**INSTRUCTIONS FOR THE TASK:** Start at the line containing "Continue the three.js" and stop at the line containing "return (*linear, 1)"; copy those lines exactly, both ends included, and no others.

**MATERIAL TO PROCESS:**
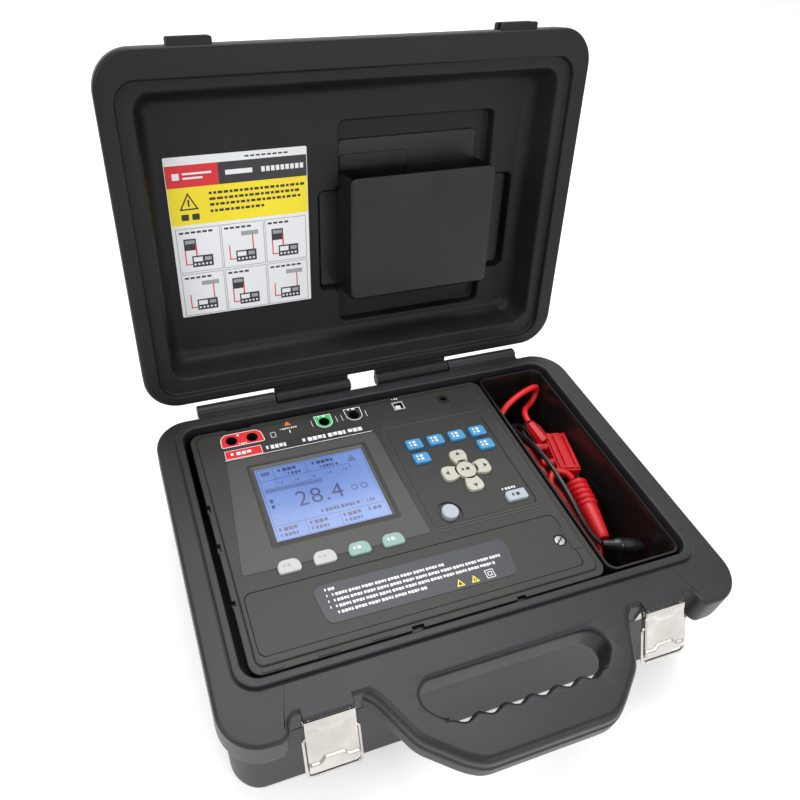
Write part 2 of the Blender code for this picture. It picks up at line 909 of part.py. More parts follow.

---

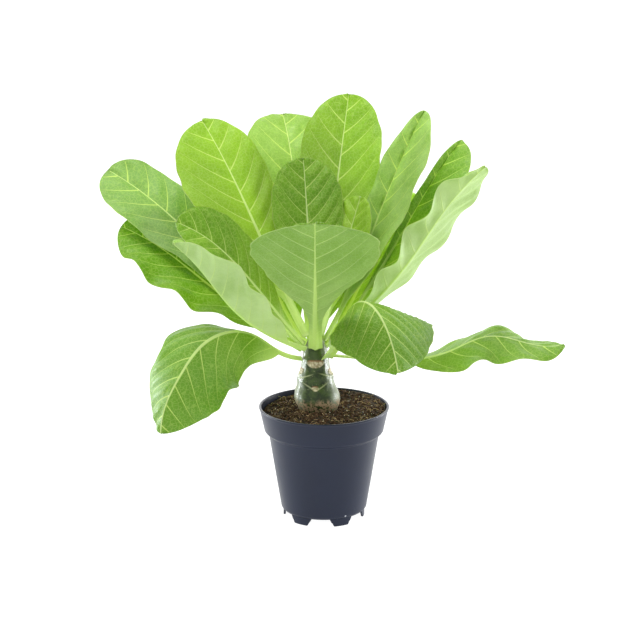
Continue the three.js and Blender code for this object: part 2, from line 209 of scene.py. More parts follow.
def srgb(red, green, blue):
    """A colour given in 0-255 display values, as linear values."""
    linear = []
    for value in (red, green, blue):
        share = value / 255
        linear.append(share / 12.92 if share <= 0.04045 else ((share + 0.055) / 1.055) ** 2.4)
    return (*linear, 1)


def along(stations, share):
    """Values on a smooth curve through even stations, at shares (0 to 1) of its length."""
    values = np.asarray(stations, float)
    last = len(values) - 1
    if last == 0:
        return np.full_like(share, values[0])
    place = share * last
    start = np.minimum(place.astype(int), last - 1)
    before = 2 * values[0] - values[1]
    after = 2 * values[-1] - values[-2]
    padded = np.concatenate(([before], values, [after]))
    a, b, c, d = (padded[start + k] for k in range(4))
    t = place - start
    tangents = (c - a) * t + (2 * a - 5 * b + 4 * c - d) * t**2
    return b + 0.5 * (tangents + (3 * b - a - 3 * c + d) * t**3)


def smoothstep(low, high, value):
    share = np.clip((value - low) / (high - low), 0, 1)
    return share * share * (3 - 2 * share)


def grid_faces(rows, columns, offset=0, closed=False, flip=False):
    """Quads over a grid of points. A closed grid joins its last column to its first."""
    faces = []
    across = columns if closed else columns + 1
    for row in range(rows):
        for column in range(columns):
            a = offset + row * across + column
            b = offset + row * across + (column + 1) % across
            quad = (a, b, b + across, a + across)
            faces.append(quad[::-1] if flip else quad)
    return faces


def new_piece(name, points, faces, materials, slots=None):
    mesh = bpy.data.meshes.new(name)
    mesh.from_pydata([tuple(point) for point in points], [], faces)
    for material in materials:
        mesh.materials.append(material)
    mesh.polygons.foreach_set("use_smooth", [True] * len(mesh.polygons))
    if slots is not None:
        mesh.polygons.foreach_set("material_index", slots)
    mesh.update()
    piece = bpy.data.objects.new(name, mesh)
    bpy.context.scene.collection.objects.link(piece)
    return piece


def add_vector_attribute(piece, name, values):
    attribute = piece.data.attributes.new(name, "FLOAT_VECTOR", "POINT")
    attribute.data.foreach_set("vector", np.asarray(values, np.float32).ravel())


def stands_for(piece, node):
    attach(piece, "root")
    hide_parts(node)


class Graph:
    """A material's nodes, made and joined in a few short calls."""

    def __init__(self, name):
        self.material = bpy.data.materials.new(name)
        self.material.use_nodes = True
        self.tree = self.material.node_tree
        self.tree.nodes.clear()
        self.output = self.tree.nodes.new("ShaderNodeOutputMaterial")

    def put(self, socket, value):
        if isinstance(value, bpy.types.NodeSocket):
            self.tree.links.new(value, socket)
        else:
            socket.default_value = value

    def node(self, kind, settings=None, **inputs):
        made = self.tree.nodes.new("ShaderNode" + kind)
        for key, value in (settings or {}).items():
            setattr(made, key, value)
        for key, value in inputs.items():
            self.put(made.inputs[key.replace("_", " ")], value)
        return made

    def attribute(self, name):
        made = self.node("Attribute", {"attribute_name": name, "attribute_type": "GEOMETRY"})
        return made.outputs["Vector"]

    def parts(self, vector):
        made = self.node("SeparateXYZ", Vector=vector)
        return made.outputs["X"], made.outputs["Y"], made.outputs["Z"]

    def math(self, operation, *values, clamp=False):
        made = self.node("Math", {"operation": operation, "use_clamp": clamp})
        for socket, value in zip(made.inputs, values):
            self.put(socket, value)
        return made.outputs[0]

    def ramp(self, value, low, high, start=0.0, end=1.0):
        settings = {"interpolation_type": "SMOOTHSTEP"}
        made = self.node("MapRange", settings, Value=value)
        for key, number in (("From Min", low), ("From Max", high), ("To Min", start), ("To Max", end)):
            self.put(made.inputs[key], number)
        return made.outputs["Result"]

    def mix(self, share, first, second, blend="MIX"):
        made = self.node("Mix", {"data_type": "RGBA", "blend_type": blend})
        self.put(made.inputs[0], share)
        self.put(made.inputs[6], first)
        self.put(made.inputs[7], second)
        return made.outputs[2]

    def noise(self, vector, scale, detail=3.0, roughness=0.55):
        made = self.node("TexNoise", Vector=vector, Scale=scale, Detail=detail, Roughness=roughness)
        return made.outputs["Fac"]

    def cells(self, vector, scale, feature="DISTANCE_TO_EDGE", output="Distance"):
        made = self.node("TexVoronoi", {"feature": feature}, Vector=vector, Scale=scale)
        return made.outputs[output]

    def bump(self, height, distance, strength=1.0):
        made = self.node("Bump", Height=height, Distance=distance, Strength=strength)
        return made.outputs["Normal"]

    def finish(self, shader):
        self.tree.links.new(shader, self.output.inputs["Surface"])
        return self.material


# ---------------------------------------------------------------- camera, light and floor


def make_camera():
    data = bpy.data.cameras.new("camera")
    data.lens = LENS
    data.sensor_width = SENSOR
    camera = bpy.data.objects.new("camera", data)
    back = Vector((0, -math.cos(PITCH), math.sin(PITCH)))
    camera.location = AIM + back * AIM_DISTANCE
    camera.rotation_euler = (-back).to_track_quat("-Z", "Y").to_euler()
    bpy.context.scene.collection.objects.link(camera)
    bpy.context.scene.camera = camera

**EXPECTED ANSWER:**
Continue the three.js and Blender code for this object: part 2, from line 209 of scene.py. More parts follow.
def srgb(red, green, blue):
    """A colour given in 0-255 display values, as linear values."""
    linear = []
    for value in (red, green, blue):
        share = value / 255
        linear.append(share / 12.92 if share <= 0.04045 else ((share + 0.055) / 1.055) ** 2.4)
    return (*linear, 1)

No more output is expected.